Bob Wilson nous ennuie
LETTER TO A MAN, D’APRÈS LE JOURNAL DE VASLAV NIJINSKI, JUSQU’AU 21 JANVIER, 20H30, THÉÂTRE DE LA VILLE À L’ESPACE CARDIN, PARIS-8e, 01-42-74-22-77.
Découvert en 1971 au Festival de Nancy puis au Théâtre de la Musique à Paris, « le Regard du sourd », du jeune Bob Wilson (30 ans à l’époque), eut un retentissement incroyable. On se souvient de la boutade lancée par Roger Blin à Roger Planchon : « Je vois que “le Regard du sourd” n’est pas tombé dans l’oreille d’un aveugle ! » Le fait est que ce plasticien nord-américain a fortement et durablement influencé, non seulement Planchon, mais tous les metteurs en scène de l’époque. En restituant son caractère cérémoniel au théâtre occidental, il lui a redonné ses vertus sacrales. Par la suite il s’est avéré que le théâtre d’images était une impasse, et Bob Wilson a fini par appeler les mots à la rescousse.

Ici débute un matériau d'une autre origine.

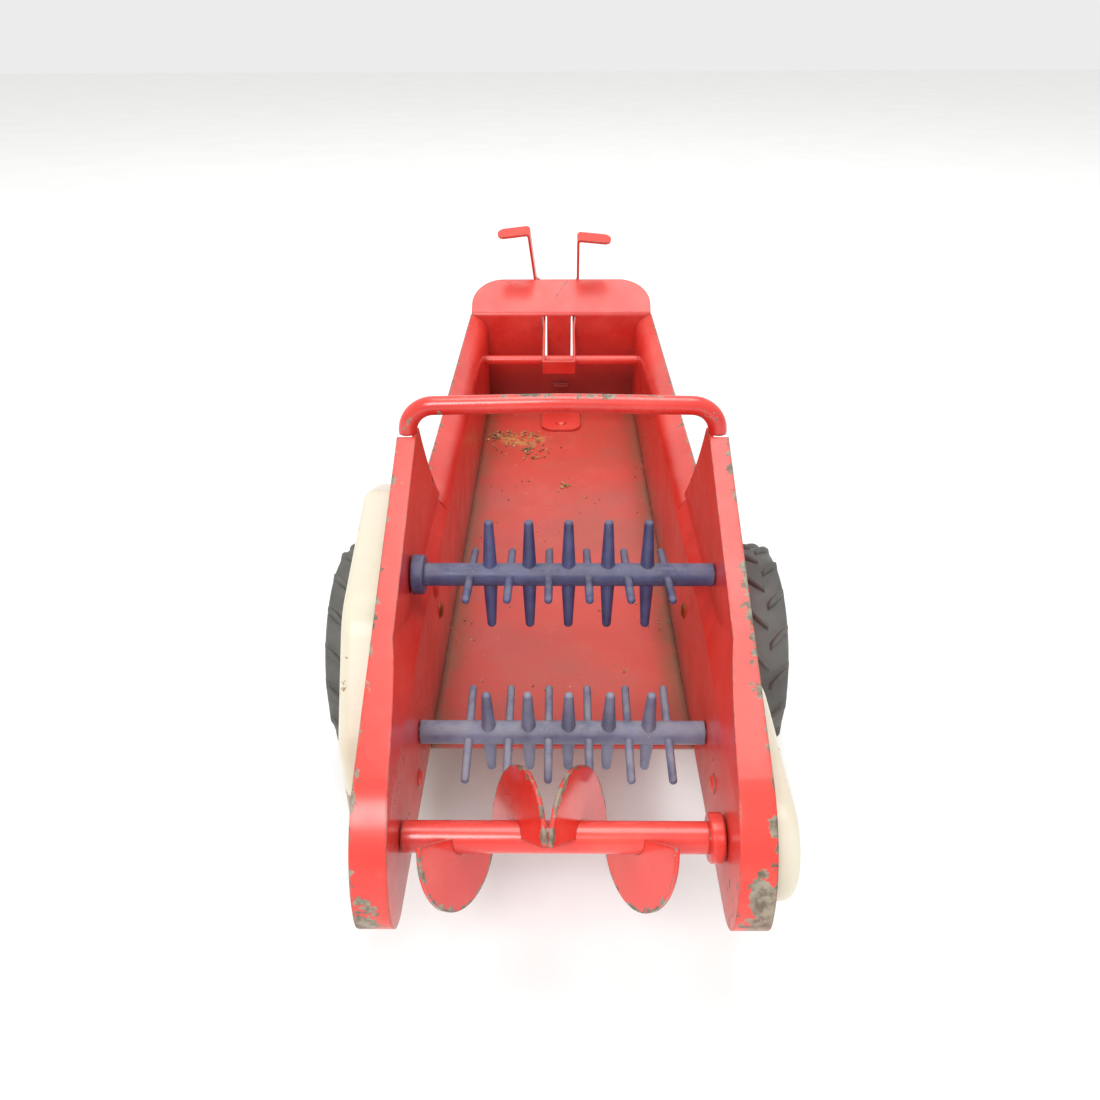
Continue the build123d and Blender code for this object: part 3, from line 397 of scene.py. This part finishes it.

Mais on sent bien qu’il ne leur accorde encore qu’une importance très secondaire. Le Journal que le grand danseur russe Vaslav Nijinski a tenu en 1919, au moment où la folie commençait à le gagner, est pour lui un matériau idéal puisque décousu. Il sert de prétexte à de superbes tableaux tout à fait non signifiants. « Letter to a Man » séduira deux sortes de spectateurs : ceux qui n’avaient pas encore vu de spectacles de Bob Wilson ; et les fans de Mikhaïl Barychnikov (photo) qui, à bientôt 69 ans, témoigne toujours de l’élégance et de la formidable présence qui firent de lui l’un des plus grands danseurs du siècle. Les autres, malgré la brièveté de la représentation (1h10), s’embêteront poliment.